Я тоже стоял и смотрел, махая платком, пока пароход не обогнул береговой выступ. Тогда я, с сжавшимся сердцем, пошел вниз».
Так пишут о любящих друг друга людях.
Путь Грина лежал на юг, в Одессу, к морю. Он хотел стать моряком. Море казалось ему альтернативой Вятке, убогой провинциальной жизни, скуке, косности, собственной никчемности – море было выходом из «Моей жизни» в тот мир, где все окружающие его «моряки и, в особенности, матросы в их странной, волнующей отблесками неведомого, одежде, – были герои, гении, люди из волшебного круга далеких морей…».
«Как наступили сумерки, я, надев свою широкополую шляпу, сошел со знаменитой „Дюковской лестницы“ в порт, в легкие сумерки, обвеянные ароматом моря, угля и нефти. Я волновался и трепетал, словно шел признаваться в любви, но все окружающее подавляло меня силой грандиозной живописной законченности; в ней чувствовал я себя ненужным – чужим».
Вот беда – его нигде не хотели брать.
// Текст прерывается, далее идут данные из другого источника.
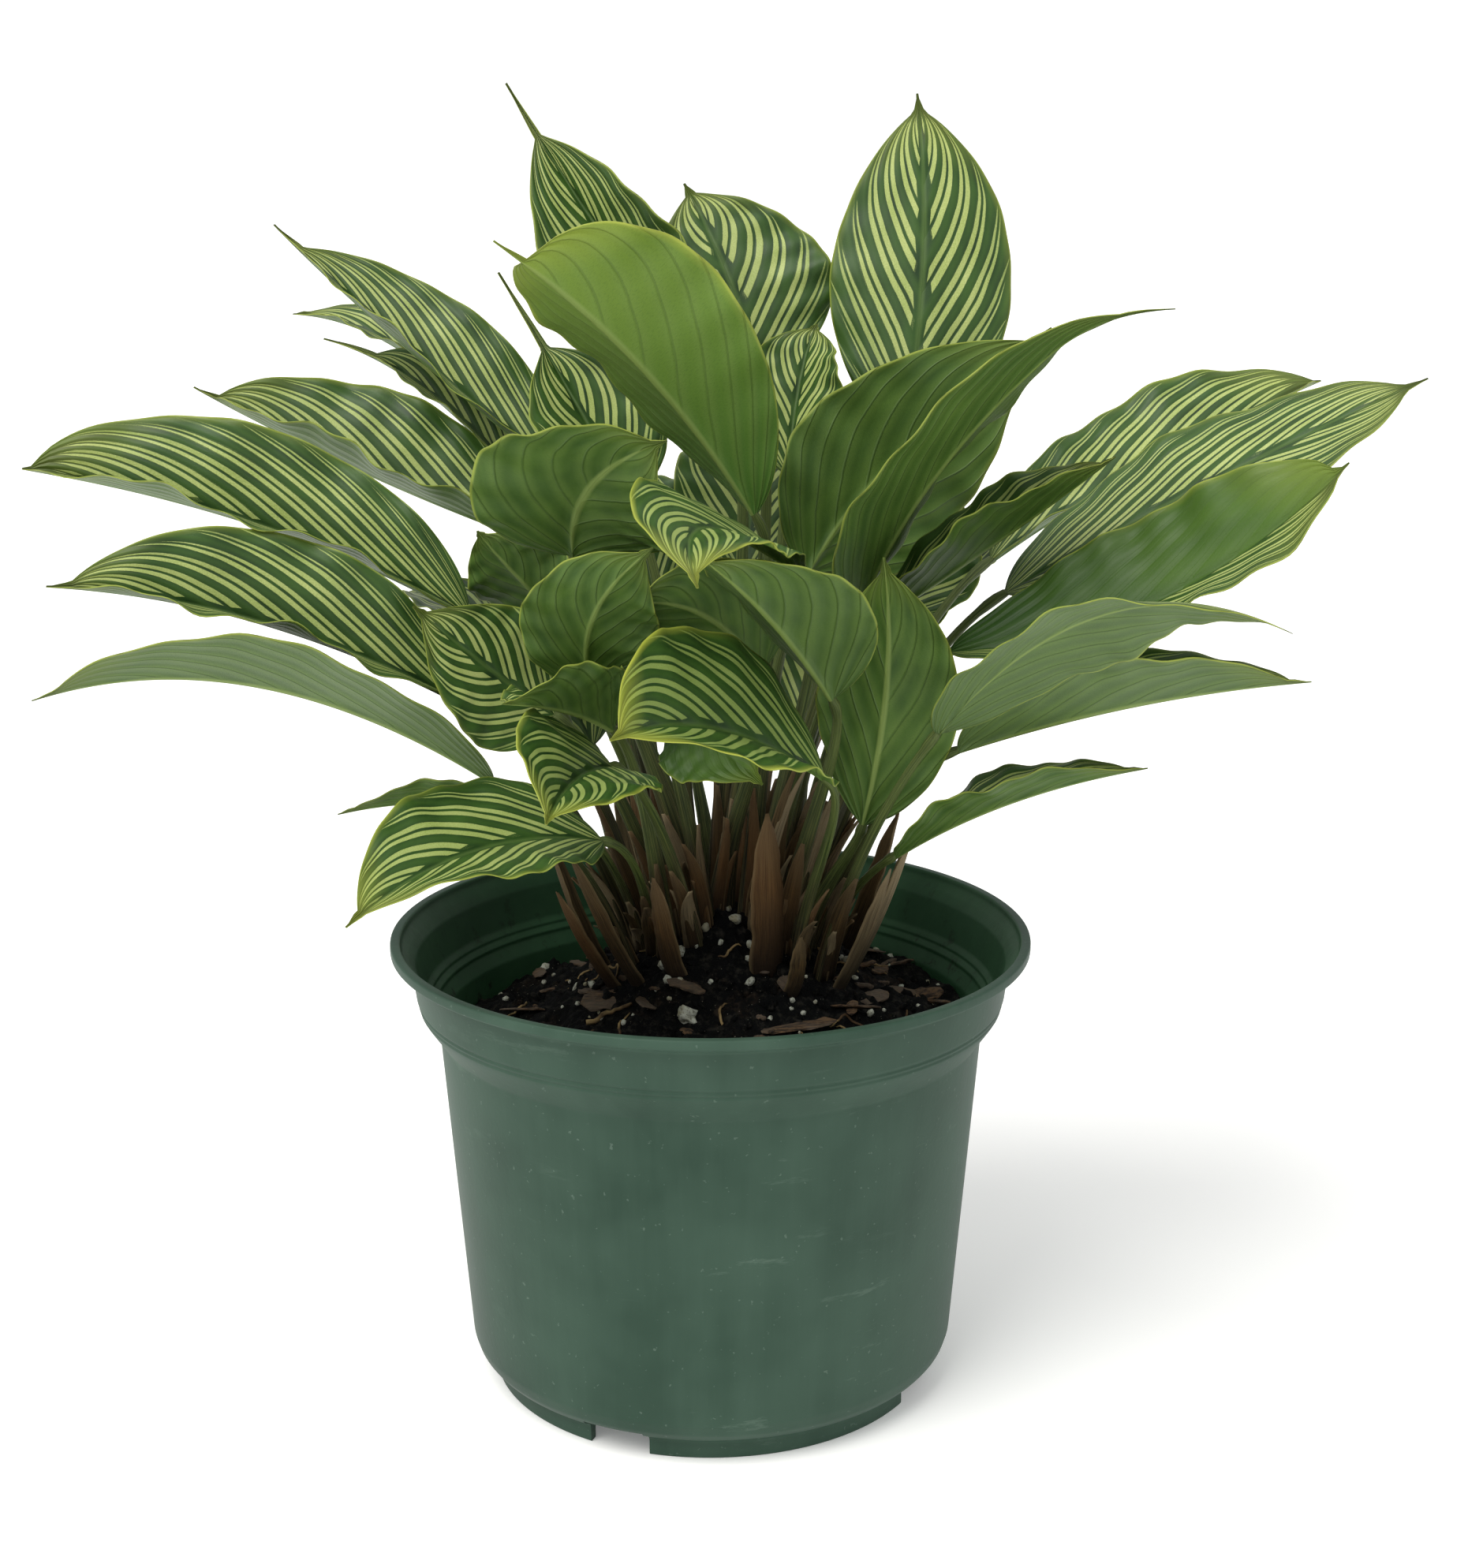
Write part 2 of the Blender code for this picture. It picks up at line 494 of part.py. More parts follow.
def soil_body():
    """The soil before the holes: it fills the pot with a small gap and rises in a mound."""
    mesh = bpy.data.meshes.new("soil")
    shape = bmesh.new()
    bottom = shape.verts.new(Vector((0.0, 0.0, FLOOR_TOP + SOIL_CLEARANCE)) * MM)
    crown = shape.verts.new(Vector((0.0, 0.0, soil_height(0.0, 0.0))) * MM)
    angles = [math.tau * step / SOIL_SEGMENTS for step in range(SOIL_SEGMENTS)]
    rings = []
    for radius, height in POT_CORNER:
        radius -= SOIL_CLEARANCE
        height += SOIL_CLEARANCE
        rings.append([Vector((radius * math.cos(a), radius * math.sin(a), height)) for a in angles])
    edge = wall_inside(SOIL_EDGE_HEIGHT - EDGE_MARGIN) - SOIL_CLEARANCE
    for share in (1.0, *reversed(SOIL_RINGS)):
        ring = []
        for a in angles:
            x, y = edge * share * math.cos(a), edge * share * math.sin(a)
            ring.append(Vector((x, y, soil_height(x, y))))
        rings.append(ring)
    rings = [[shape.verts.new(point * MM) for point in ring] for ring in rings]
    for step in range(SOIL_SEGMENTS):
        after = (step + 1) % SOIL_SEGMENTS
        shape.faces.new((bottom, rings[0][step], rings[0][after]))
        shape.faces.new((crown, rings[-1][after], rings[-1][step]))
        for low, high in zip(rings, rings[1:]):
            shape.faces.new((low[step], high[step], high[after]))
            shape.faces.new((low[step], high[after], low[after]))
    bmesh.ops.recalc_face_normals(shape, faces=shape.faces)
    shape.to_mesh(mesh)
    shape.free()
    return add_object("soil", mesh)


def prism(name, low, high, side, section):
    """A straight prism between two points; section gives its corners as (along side, square to it)."""
    axis = (high - low).normalized()
    along = direction_from(side, axis)
    aside = axis.cross(along)
    mesh = bpy.data.meshes.new(name)
    shape = bmesh.new()
    rows = []
    for end in (low, high):
        rows.append([shape.verts.new((end + along * a + aside * b) * MM) for a, b in section])
    count = len(section)
    for step in range(count):
        after = (step + 1) % count
        shape.faces.new((rows[0][step], rows[0][after], rows[1][after], rows[1][step]))
    shape.faces.new(rows[0])
    shape.faces.new(rows[1])
    bmesh.ops.recalc_face_normals(shape, faces=shape.faces)
    shape.to_mesh(mesh)
    shape.free()
    return add_object(name, mesh)


def ring_centre(ring):
    return sum(ring, Vector()) / len(ring)


def hole_cutter(rings, name):
    """A prism round the buried end of a petiole, a little wider than it."""
    foot = ring_centre(rings[0])
    axis = (ring_centre(rings[1]) - foot).normalized()
    radius = (STEM_RADIUS_LOW + HOLE_CLEARANCE) / math.cos(math.pi / HOLE_SIDES)
    turns = [math.tau * step / HOLE_SIDES for step in range(HOLE_SIDES)]
    section = [(radius * math.cos(turn), radius * math.sin(turn)) for turn in turns]
    low = foot - axis * (HOLE_DEPTH - STEM_DEPTH)
    high = foot + axis * (STEM_DEPTH + HOLE_ABOVE)
    return prism(name, low, high, Vector((1.0, 0.0, 0.0)), section)


def slot_cutter(rings, name):
    """A box round the buried end of a sheath, a little wider than its curled section."""
    foot = ring_centre(rings[0])
    axis = (ring_centre(rings[1]) - foot).normalized()
    side = direction_from(rings[0][4] - rings[0][0], axis)
    aside = axis.cross(side)
    spans = [[(point - foot).dot(way) for point in rings[0] + rings[1]] for way in (side, aside)]
    ends = [(min(span) - SLOT_CLEARANCE, max(span) + SLOT_CLEARANCE) for span in spans]
    (left, right), (near, far) = ends
    section = [(left, near), (right, near), (right, far), (left, far)]
    return prism(name, foot - axis * SLOT_CLEARANCE, foot + axis * SLOT_DEPTH, side, section)


def clear_scene():
    for piece in list(bpy.data.objects):
        bpy.data.objects.remove(piece)


def main():
    clear_scene()
    make_pot()
    cutters = []
    for index, measures in enumerate(LEAVES):
        rings = leaf_rings(measures, index)
        finish(loft("leaf_" + measures.name, rings), (0.07, 0.16, 0.035), 0.45)
        cutters.append(hole_cutter(rings, f"hole_{index}"))
    for index, (place, tip, width) in enumerate(SHEATHS):
        rings = sheath_rings(place, tip, width)
        finish(loft(f"sheath_{index + 1:02d}", rings), (0.09, 0.045, 0.02), 0.8)
        cutters.append(slot_cutter(rings, f"slot_{index}"))
    soil = soil_body()
    cut(soil, cutters)
    finish(soil, (0.012, 0.011, 0.01), 0.95)


main()
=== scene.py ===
"""The looks of a potted calathea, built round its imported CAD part.

Each section makes one piece or group of like pieces, in the order in which the plant is potted.
Sizes are in millimetres and angles in degrees, in the frame of the CAD part: the pot's axis is z and
the floor is at z = 0. Only the studio, at the end, is measured in metres.
"""

import math
import random
from collections import namedtuple

import bmesh
import bpy
import numpy as np
from mathutils import Euler, Matrix, Quaternion, Vector, noise


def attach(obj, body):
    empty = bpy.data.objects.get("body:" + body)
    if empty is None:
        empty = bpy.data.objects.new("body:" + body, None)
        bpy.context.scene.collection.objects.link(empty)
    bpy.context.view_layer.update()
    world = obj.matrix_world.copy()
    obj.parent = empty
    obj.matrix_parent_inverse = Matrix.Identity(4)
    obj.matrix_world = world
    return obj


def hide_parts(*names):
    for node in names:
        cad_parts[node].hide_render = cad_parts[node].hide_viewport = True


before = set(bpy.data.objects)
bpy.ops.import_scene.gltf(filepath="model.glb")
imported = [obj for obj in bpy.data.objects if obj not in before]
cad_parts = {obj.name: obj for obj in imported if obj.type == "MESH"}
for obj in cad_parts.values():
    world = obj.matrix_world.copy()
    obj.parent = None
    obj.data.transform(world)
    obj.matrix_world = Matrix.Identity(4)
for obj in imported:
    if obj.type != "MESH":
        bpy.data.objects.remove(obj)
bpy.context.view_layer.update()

# Nursery pot: injection-moulded grey-green polypropylene, matt and a little dusty from the bench.
# One shell with a flat rolled rim, a collar that lets pots nest, a double step at the shoulder and
# a foot ring cut by drainage notches.

MM = 0.001
POT_HEIGHT = 184.0
RIM_RADIUS = 127.0
FOOT_RADIUS = 89.0
FOOT_WIDTH = 4.0
FLOOR_UNDER = 8.5
FLOOR_TOP = 11.0
FLOOR_RADIUS = 88.0
FLOOR_CORNER = (93.5, 13.0)
CORNER_TOP = 20.0
SHOULDER_HEIGHT = 150.0
WALL_INSIDE_LOW = 96.0
WALL_INSIDE_HIGH = 106.0
POT_SEGMENTS = 180
LIP_ROUNDING = 0.9
LIP_STEPS = 3
MOST_OF_EDGE = 0.45
SHARP_ANGLE = 38.0
LEVEL_FACE = 0.95
NOTCH_COUNT = 4
NOTCH_WIDTH = 25.0
NOTCH_HEIGHT = 12.0
NOTCH_DEPTH = 22.0
NOTCH_BELOW = 4.0
NOTCH_CENTRE = 95.0
NOTCH_FIRST_ANGLE = -113.7

# Corners of the pot's section as (radius, height): up the inside to the rim, and down the outside.
POT_INSIDE = (
    (0.0, FLOOR_TOP), (FLOOR_RADIUS, FLOOR_TOP), FLOOR_CORNER, (WALL_INSIDE_LOW, CORNER_TOP),
    (WALL_INSIDE_HIGH, SHOULDER_HEIGHT), (109.6, 155.2), (109.4, 156.6), (111.6, 158.4),
    (111.6, 159.6), (113.8, 161.4), (117.2, 175.0), (119.8, 178.6), (122.6, 181.6), (123.2, POT_HEIGHT),
)
POT_OUTSIDE = (
    (RIM_RADIUS, POT_HEIGHT), (RIM_RADIUS, 180.0), (123.5, 179.2), (119.2, 176.5),
    (117.2, 161.4), (116.3, 160.4), (116.8, 159.4), (115.9, 158.4), (116.2, 157.4),
    (115.0, 155.4), (112.2, 151.4), (108.4, 146.0), (98.2, 18.0), (96.8, 13.6), (94.4, 10.6),
    (91.2, 8.9), (89.4, 7.6), (FOOT_RADIUS, 6.2), (FOOT_RADIUS, 0.0),
    (FOOT_RADIUS - FOOT_WIDTH, 0.0), (FOOT_RADIUS - FOOT_WIDTH, FLOOR_UNDER), (0.0, FLOOR_UNDER),
)


def paint(red, green, blue):
    """A colour given as it looks on a screen, from 0 to 255, in the linear light that shaders use."""
    return (*(((value / 255.0 + 0.055) / 1.055) ** 2.4 for value in (red, green, blue)), 1.0)


class Wire:
    """A value that varies over a surface. Arithmetic on it adds Math nodes to its material."""

    def __init__(self, tree, socket):
        self.tree = tree
        self.socket = socket

    def math(self, operation, *others, clamp=False):
        """The outcome of a Math node on this value and any others."""
        node = self.tree.nodes.new("ShaderNodeMath")
        node.operation = operation
        node.use_clamp = clamp
        for place, value in zip(node.inputs, (self, *others)):
            join(self.tree, value, place)
        return Wire(self.tree, node.outputs[0])

    def __add__(self, other):
        return self.math("ADD", other)

    def __mul__(self, other):
        return self.math("MULTIPLY", other)

    def __sub__(self, other):
        return self.math("SUBTRACT", other)

    def __rsub__(self, other):
        return self.math("MULTIPLY", -1.0) + other

    def __truediv__(self, other):
        return self.math("DIVIDE", other)

    def __pow__(self, other):
        return self.math("POWER", other)

    def __abs__(self):
        return self.math("ABSOLUTE")

    __radd__ = __add__
    __rmul__ = __mul__

    def above(self, edge, soft):
        """1 where this value is over the edge and 0 below it, with a soft step between."""
        return ((self - edge) / soft).math("ADD", 0.5, clamp=True)

    def below(self, edge, soft):
        return 1.0 - self.above(edge, soft)

    def clamped(self):
        """This value, held between 0 and 1."""
        return self.math("ADD", 0.0, clamp=True)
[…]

Подросток Гриневский был слабогруд, узок в плечах и сутул, плюс к этому страшно инфантилен, вспыльчив и нетерпелив – букет, с которым трудно делать любую карьеру, в том числе и морскую.
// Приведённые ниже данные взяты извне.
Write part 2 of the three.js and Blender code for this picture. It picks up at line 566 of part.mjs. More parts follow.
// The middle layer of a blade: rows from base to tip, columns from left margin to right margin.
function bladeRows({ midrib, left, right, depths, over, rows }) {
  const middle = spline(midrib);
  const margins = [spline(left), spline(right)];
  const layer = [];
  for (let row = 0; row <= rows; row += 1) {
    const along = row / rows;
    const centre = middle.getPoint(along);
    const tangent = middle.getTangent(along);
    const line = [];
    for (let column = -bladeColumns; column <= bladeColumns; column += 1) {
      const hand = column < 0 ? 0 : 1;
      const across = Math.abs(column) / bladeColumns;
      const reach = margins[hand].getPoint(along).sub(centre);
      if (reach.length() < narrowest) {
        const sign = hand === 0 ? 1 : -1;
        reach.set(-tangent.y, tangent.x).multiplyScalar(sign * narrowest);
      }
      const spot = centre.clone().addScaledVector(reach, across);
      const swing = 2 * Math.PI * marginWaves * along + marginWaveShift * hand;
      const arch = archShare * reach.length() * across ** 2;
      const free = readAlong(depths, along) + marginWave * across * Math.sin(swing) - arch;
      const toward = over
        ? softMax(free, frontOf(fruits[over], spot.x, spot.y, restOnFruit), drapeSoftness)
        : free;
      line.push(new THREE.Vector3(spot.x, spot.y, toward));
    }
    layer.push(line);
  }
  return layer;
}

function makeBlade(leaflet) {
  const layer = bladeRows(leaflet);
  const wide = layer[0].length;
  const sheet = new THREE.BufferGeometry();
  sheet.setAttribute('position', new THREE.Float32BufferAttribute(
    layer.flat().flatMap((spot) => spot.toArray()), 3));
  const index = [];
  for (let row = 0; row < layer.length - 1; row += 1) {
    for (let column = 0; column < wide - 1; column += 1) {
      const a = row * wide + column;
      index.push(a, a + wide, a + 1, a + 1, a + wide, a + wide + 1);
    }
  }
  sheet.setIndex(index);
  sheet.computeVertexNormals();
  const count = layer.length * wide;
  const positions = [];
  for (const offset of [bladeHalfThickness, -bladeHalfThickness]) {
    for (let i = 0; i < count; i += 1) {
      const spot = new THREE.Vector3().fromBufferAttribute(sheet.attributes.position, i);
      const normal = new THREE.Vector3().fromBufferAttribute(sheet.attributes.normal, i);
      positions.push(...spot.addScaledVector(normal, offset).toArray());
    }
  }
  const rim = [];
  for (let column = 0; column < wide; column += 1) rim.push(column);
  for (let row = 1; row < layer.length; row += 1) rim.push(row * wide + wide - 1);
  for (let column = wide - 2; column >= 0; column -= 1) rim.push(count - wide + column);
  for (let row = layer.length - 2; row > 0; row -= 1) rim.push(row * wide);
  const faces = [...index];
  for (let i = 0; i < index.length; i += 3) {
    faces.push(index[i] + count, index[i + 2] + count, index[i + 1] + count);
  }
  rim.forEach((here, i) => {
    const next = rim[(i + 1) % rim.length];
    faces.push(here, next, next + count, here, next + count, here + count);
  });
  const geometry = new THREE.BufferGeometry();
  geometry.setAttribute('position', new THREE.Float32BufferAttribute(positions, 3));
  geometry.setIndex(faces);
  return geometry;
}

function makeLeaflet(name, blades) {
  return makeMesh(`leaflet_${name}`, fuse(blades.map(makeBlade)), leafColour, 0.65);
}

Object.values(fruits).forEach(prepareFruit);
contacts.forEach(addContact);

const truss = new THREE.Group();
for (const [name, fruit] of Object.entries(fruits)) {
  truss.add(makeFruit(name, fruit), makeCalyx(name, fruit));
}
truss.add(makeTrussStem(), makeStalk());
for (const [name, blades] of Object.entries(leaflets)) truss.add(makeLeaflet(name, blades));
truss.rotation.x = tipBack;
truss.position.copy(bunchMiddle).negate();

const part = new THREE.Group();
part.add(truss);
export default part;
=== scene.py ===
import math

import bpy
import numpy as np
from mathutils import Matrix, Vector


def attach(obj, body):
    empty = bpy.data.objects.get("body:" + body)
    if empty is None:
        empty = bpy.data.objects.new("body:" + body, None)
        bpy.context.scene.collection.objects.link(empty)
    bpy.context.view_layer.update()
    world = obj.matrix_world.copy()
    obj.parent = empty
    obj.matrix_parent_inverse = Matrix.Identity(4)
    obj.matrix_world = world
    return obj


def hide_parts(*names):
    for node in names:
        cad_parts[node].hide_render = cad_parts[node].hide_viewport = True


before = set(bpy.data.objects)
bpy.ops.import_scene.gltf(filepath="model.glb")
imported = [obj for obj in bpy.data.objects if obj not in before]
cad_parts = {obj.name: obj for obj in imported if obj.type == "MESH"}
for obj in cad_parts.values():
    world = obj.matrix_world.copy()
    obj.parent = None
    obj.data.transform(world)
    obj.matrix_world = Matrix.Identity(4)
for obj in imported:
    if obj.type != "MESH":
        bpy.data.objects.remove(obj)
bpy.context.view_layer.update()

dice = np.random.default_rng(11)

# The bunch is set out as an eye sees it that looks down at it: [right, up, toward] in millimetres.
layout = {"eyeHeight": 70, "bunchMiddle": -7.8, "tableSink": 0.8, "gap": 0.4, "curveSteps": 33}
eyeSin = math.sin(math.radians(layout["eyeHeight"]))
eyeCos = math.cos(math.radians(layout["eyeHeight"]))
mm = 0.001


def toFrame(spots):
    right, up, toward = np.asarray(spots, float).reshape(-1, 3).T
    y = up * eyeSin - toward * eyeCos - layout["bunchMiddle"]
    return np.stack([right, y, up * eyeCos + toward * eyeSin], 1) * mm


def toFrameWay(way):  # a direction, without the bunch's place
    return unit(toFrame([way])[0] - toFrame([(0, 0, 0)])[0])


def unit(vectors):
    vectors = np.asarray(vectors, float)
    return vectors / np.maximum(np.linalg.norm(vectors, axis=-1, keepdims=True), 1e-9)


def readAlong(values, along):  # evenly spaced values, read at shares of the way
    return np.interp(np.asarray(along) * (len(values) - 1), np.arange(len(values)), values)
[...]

«Я рылся в материках, как в щепках, но даже простой угольный пароход отвергал мои предложения, не говоря уже о гигантах Добровольного флота или изящных великанах Русского общества… Иногда матросы осыпали меня насмешками, и, должно быть, действительно казался я смешон с моей претензией быть матросом корабля дальнего плавания, я, шестнадцатилетний, безусый, тщедушный, узкоплечий отрок, в соломенной шляпе (она скоро потеряла для меня иллюзию „мексиканской панамы“), ученической серой куртке, подпоясанный ремнем с медной бляхой и в огромных охотничьих сапогах».
Деньги, которым он не знал счета и тратил на пустяки, стреляя в тире, покупая апельсины и обедая в ресторане, быстро кончались, он продавал свои вещи, голодал, болел и чувствовал себя мучительно одиноким, беззащитным, гибнущим, ни одна его мечта не сбывалась, а голод был ужасен.